On Fri, 12 Sep 2014 01:29:01 -0600 (MDT)
Leslie Hartmier <leslieh1(a)shaw.ca> wrote:
> Hey everyone!
>
> I have a question regarding the conversion farms that people have
> made, and I would like some insight.
>
> We're going to have some fun creating a four octo-core machine farm
> to make DCPs out of whatever comes our way, and I was wondering if
> anyone is using 10GbE for their internal network.
Hi Leslie,
a while ago I sent an Excel file to Carl with a range of benchmarks I did on various
single machines and network configurations.
You can look up most of that data at the benchmark pages Carl set up here:
http://dcpomatic.com/benchmarks/
Currently, DCP-o-matic works with a 'master' process distributing jobs to local or
remote encode processes. Both master and encode processes need to be balanced in order not
to starve each other. Carl already did a great job to improve master/client balancing in
recent versions of dcp-o-matic.
It seems that currently any machine configuration, be it local multicore or multiple
remote nodes will max out around 18-20fps. I don't know if Carl has more insight into
limits of this whole process, wether they are memory, disc, network, etc. As you can see
from these benchmarks, a common, not even optimized 1GigE will be able to sustain around
17-20fps, and it is more or less independent of how many encoding clients you use, that
is, this limit will come up with either two very fast networked encoding servers or 6 slow
machines. 15 fps will need something like 100MByte/s to sustain 2k/8Bit encoding, as far
as I understand the process. If you want to go 4k, or Carl enables 12Bit processing, then
this will probably drop to 5-10fps. So, if you want to go towards 4k and future 12Bit, a
faster multicore machine with a faster local transfer bandwidth is preferable against
multiple networked encode servers.
Going 10GigE will probably not pay out currently.
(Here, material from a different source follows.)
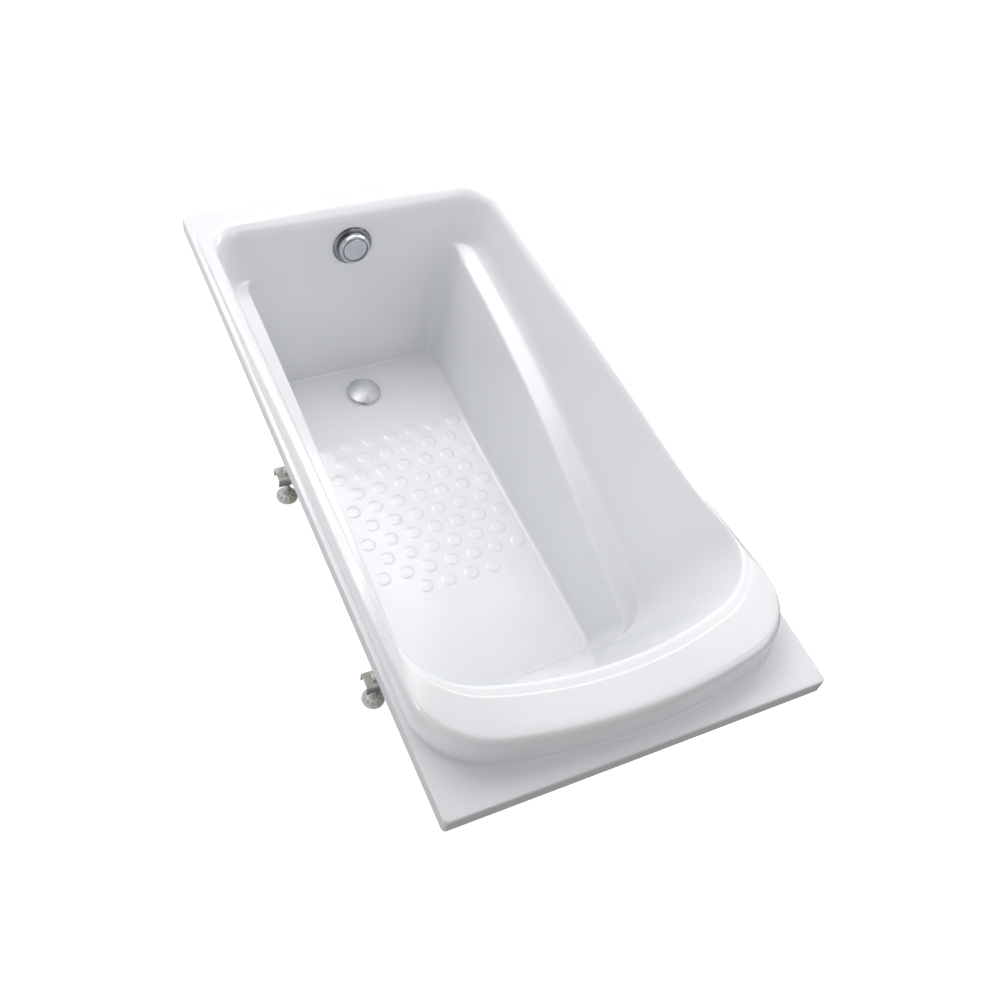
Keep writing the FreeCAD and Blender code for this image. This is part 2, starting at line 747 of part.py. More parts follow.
def make_knob():
    """Turning knob with its front cap, spindle, cable drum and retaining clip."""
    back = faceplate_thickness + knob_gap
    front = back + knob_depth
    floor = front - knob_recess_depth
    shoulder = back + knob_shoulder_depth
    knob = turned([(0, back), (knob_back_radius, back), (knob_shoulder_radius, shoulder),
                   (knob_front_radius, front), (0, front)])
    knob = knob.cut(cylinder(knob_recess_radius, floor, front + cut_overrun))
    inside = ring(knob_shoulder_radius - knob_wall, knob_hub_radius, back - cut_overrun, shoulder - knob_wall)
    knob = knob.cut(inside)
    socket_top = floor - knob_wall
    knob = knob.cut(cylinder(spindle_radius + running_clearance, back - cut_overrun, socket_top))
    cap = turned([(0, floor), (knob_cap_radius, floor), (knob_cap_radius, floor + knob_cap_height / 2),
                  (knob_cap_radius - knob_cap_height / 2, floor + knob_cap_height), (0, floor + knob_cap_height)])
    drum = turned([(spindle_radius + running_clearance, drum_low), (drum_radius, drum_low),
                   (drum_radius - drum_groove, drum_low + drum_height / 2), (drum_radius, drum_low + drum_height),
                   (spindle_radius + running_clearance, drum_low + drum_height)])
    nodes = {
        "overflow_knob": knob.removeSplitter(),
        "knob_cap": cap,
        "knob_spindle": cylinder(spindle_radius, spindle_back, socket_top),
        "cable_drum": drum,
        "spindle_clip": ring(clip_outer, spindle_radius + running_clearance, drum_low - clip_height, drum_low),
    }
    return {name: at_overflow(shape) for name, shape in nodes.items()}


def make_pipes():
    """Overflow pipe with its nuts, and the control cable with its casing."""
    nodes = {}
    line_out = drum_low + drum_height / 2
    pipe_start = overflow_point(housing_radius + pipe_spigot_length, 0, line_out)
    down = (overflow_point(1, 0, line_out) - overflow_point(0, 0, line_out)).normalize()
    pipe_corner = pipe_start + down * ((pipe_start.z - port_height) / -down.z)
    port_end = V(waste_x - body_radius - pipe_port_length, 0, port_height)
    points = [pipe_start, pipe_corner, port_end]
    outer = tube(points, [pipe_bend_radius], pipe_radius)
    inner = tube(points, [pipe_bend_radius], pipe_radius - pipe_wall)
    nodes["overflow_pipe"] = outer.cut(inner)
    upper_nut = Part.makeCylinder(pipe_nut_radius, pipe_nut_length, pipe_start - down * (pipe_nut_length / 2), down)
    upper_bore = Part.makeCylinder(pipe_radius + thread_clearance, pipe_nut_length + 2 * cut_overrun,
                                   pipe_start - down * (pipe_nut_length / 2 + cut_overrun), down)
    nodes["overflow_pipe_nut_upper"] = upper_nut.cut(upper_bore)
    lower_nut = along_drain(ring(pipe_nut_radius, pipe_radius + thread_clearance, 0, pipe_port_length / 2))
    nodes["overflow_pipe_nut_lower"] = moved(lower_nut, port_end.x + pipe_port_length / 2, 0, port_height)

    casing_low = body_bottom - boss_length - lower_nut_cover
    bend_low = casing_low - casing_low_bend_radius
    cable_start = overflow_point(casing_start - cable_nut_length, drum_radius, line_out)
    cable_corner = cable_start + down * ((cable_start.z - bend_low) / -down.z)
    under_waste = V(waste_x, 0, bend_low)
    cable_end = V(waste_x, 0, body_bottom - boss_length)
    casing_points = [cable_start, cable_corner, under_waste, cable_end]
    casing_radii = [casing_bend_radius, casing_low_bend_radius]
    bore = core_radius + running_clearance
    casing = tube(casing_points, casing_radii, casing_radius).cut(tube(casing_points, casing_radii, bore))
    nodes["cable_casing"] = casing
    core_start = overflow_point(0, drum_radius + core_radius, line_out)
    core_meet = overflow_point(casing_start - cable_nut_length, drum_radius, line_out)
    nodes["cable_core"] = Part.makeCylinder(core_radius, (core_meet - core_start).Length, core_start,
                                            core_meet - core_start)
    nut_start = overflow_point(casing_start - cable_nut_length / 2, drum_radius, line_out)
    nut = Part.makeCylinder(cable_nut_radius, cable_nut_length, nut_start, down)
    nodes["cable_nut_upper"] = nut.cut(Part.makeCylinder(
        casing_radius + running_clearance, cable_nut_length + 2 * cut_overrun, nut_start - down * cut_overrun, down))
    lower = ring(lower_nut_radius, casing_radius + running_clearance, cable_end.z - lower_nut_length, cable_end.z)
    nodes["cable_nut_lower"] = moved(lower, waste_x, 0, 0)
    return nodes


def main():
    """Build every node and write it to its own STEP file."""
    nodes = {"tub_shell": make_shell(), "shell_backing": make_backing()}
    nodes.update(make_battens())
    nodes.update(make_base())
    nodes.update(make_feet())
    nodes.update(make_waste())
    nodes.update(make_plug())
    nodes.update(make_overflow())
    nodes.update(make_knob())
    nodes.update(make_pipes())
    os.makedirs("parts", exist_ok=True)
    for name, shape in nodes.items():
        solids = shape.Solids
        print("%-24s %d solid(s) valid %s volume %.1f" % (name, len(solids), shape.isValid(), shape.Volume))
        single = solids[0] if len(solids) == 1 else Part.makeCompound(solids)
        single.exportStep("parts/%s.step" % name)


main()
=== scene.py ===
import math

import bmesh
import bpy
import numpy as np
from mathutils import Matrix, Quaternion, Vector
from mathutils.geometry import delaunay_2d_cdt


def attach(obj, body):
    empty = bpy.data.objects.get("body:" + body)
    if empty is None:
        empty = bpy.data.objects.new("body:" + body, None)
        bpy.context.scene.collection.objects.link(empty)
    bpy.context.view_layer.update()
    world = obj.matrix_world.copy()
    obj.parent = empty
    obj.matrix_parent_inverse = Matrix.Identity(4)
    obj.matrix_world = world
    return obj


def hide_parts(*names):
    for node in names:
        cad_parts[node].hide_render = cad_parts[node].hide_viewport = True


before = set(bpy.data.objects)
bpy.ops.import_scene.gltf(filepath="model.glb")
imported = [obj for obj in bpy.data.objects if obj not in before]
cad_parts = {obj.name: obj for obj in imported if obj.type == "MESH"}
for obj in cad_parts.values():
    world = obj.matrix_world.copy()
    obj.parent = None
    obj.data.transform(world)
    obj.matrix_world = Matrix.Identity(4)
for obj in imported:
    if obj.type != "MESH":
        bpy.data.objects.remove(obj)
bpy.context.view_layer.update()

mm = 0.001  # the tables below are in millimetres, the meshes in metres

# Camera
cameraSetup = {
    "lookAt": (173.5, -50.3, 575.0),
    "azimuth": 55.284,
    "elevation": 51.728,
    "tilt": 13.266,
    "distance": 2261.4,
    "lens": 42.437,
    "shift": (0.01753, -0.00413),
    "sensor": 36,
    "clip": (0.05, 60),
}


def makeCamera(setup):
    turn, lift = math.radians(setup["azimuth"]), math.radians(setup["elevation"])
    back = Vector((math.sin(turn) * math.cos(lift), -math.cos(turn) * math.cos(lift), math.sin(lift)))
    camera = bpy.data.objects.new("photoCamera", bpy.data.cameras.new("photoCamera"))
    bpy.context.scene.collection.objects.link(camera)
    camera.location = (Vector(setup["lookAt"]) + back * setup["distance"]) * mm
    camera.rotation_mode = "QUATERNION"
    roll = Quaternion((0, 0, 1), math.radians(setup["tilt"]))
    camera.rotation_quaternion = (-back).to_track_quat("-Z", "Y") @ roll
    camera.data.lens = setup["lens"]
    camera.data.sensor_width = setup["sensor"]
    camera.data.shift_x, camera.data.shift_y = setup["shift"]
    camera.data.clip_start, camera.data.clip_end = setup["clip"]
    bpy.context.scene.camera = camera


makeCamera(cameraSetup)
print("camera set")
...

The benchmarks will also show you that, for some reason, single high performance CPUs like
a 4930k will give you more bang for the buck than multicore-Xeons. E.g. two networked
4930k will outperform a very expensive Dual E5-2690 machine. The reason is probably that
some major pre-processing tasks in DCP-o-matic can not be parallelized to keep track with
a multi-multi-core encoding pipeline. Also, DCP-o-matic uses some libraries, and
parallelization of these modules is beyond what Carl can or will do, I guess. Simply said
- DCP-o-matic is not just a j2k converter, and the pre- or postprocessing tasks will not
scale with any number of j2k encode threads.
As you can see from these benchmarks, the results of multiple 8-12core Xeons are rather
disappointing if you compare them to single i4770 or i4930k.
The new Haswell CPUs may be worth looking at, although it seems that even there two
Haswell single CPU i7 6 or 8 core machines will outperform all Xeon configs.
DCP-o-matic encoding speed tracks very good with the Passmark benchmark - you can look up
this list
https://www.cpubenchmark.net/high_end_cpus.html and will find the Passmark vs.
price comparison very helpful. It is not surprising to find the 4930 and the new 5820 and
5930 among the most cost-effective CPUs, with the 5820 at the sweetspot. The only little
drawback is the more expensive mainboard and memory needed to accompany this CPU.
As Carl says - if you want to throw money at the problem, you may want to try e.g. Magna
Manas 'FinalDCP'. They use the commercial Kakadu encoder, with an optional turbo
module. The benchmarks are impressive, and there is a free watermark only version that you
can test on your hardware before buying it.
- Carsten